◆ **Problem statement**
Gather all lines from the material that contain the word "materials".

----------

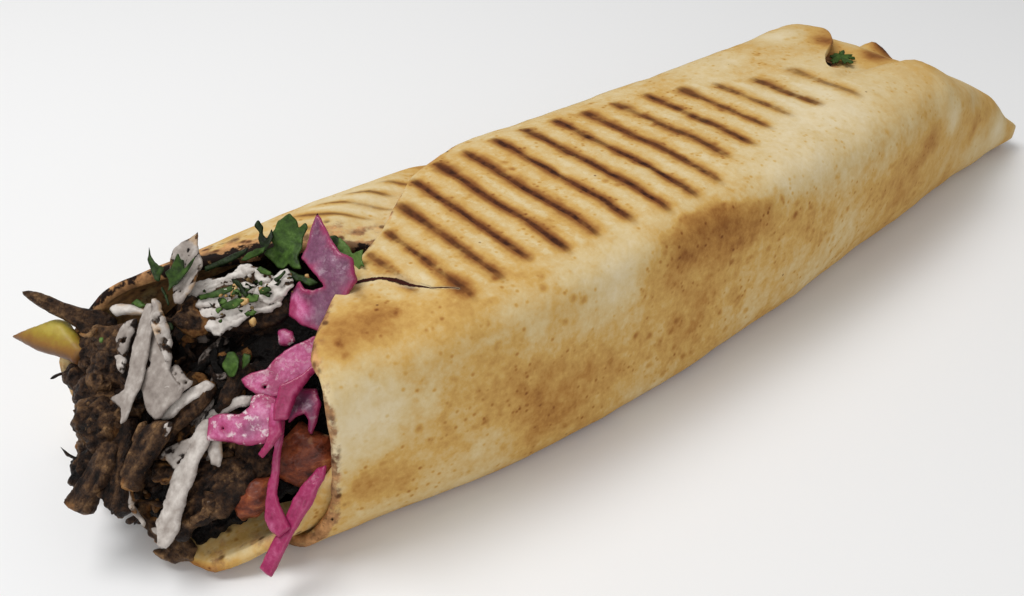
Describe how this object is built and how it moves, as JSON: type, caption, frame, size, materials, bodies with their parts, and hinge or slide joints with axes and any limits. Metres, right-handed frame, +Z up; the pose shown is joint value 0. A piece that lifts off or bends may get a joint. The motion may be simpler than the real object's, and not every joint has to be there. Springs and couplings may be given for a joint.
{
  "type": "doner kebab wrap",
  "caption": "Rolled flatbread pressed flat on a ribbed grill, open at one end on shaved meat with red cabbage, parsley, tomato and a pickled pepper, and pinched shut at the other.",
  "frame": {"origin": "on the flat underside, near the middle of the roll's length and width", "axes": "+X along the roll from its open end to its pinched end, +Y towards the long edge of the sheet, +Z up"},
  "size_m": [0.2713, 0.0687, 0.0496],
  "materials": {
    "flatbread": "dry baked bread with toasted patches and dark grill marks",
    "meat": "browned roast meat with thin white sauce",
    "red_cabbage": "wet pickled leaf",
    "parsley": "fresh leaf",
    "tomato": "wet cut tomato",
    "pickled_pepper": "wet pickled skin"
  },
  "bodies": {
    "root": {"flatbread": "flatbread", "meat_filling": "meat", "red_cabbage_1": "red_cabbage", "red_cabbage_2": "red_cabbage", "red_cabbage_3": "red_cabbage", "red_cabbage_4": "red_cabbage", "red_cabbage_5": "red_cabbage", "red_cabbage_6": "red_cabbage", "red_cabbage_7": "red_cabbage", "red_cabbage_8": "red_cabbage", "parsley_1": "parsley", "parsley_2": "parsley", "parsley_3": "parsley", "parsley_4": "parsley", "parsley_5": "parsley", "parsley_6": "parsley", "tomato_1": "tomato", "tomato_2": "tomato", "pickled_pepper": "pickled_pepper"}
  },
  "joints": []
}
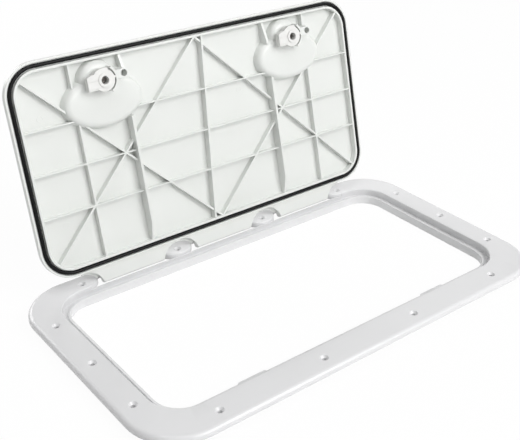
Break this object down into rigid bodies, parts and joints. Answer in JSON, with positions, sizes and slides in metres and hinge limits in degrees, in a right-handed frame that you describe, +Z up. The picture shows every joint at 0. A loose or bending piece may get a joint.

----------

◆ **Result**
Describe how this object is built and how it moves, as JSON: type, caption, frame, size, materials, bodies with their parts, and hinge or slide joints with axes and any limits. Metres, right-handed frame, +Z up; the pose shown is joint value 0. A piece that lifts off or bends may get a joint. The motion may be simpler than the real object's, and not every joint has to be there. Springs and couplings may be given for a joint.
  "materials": {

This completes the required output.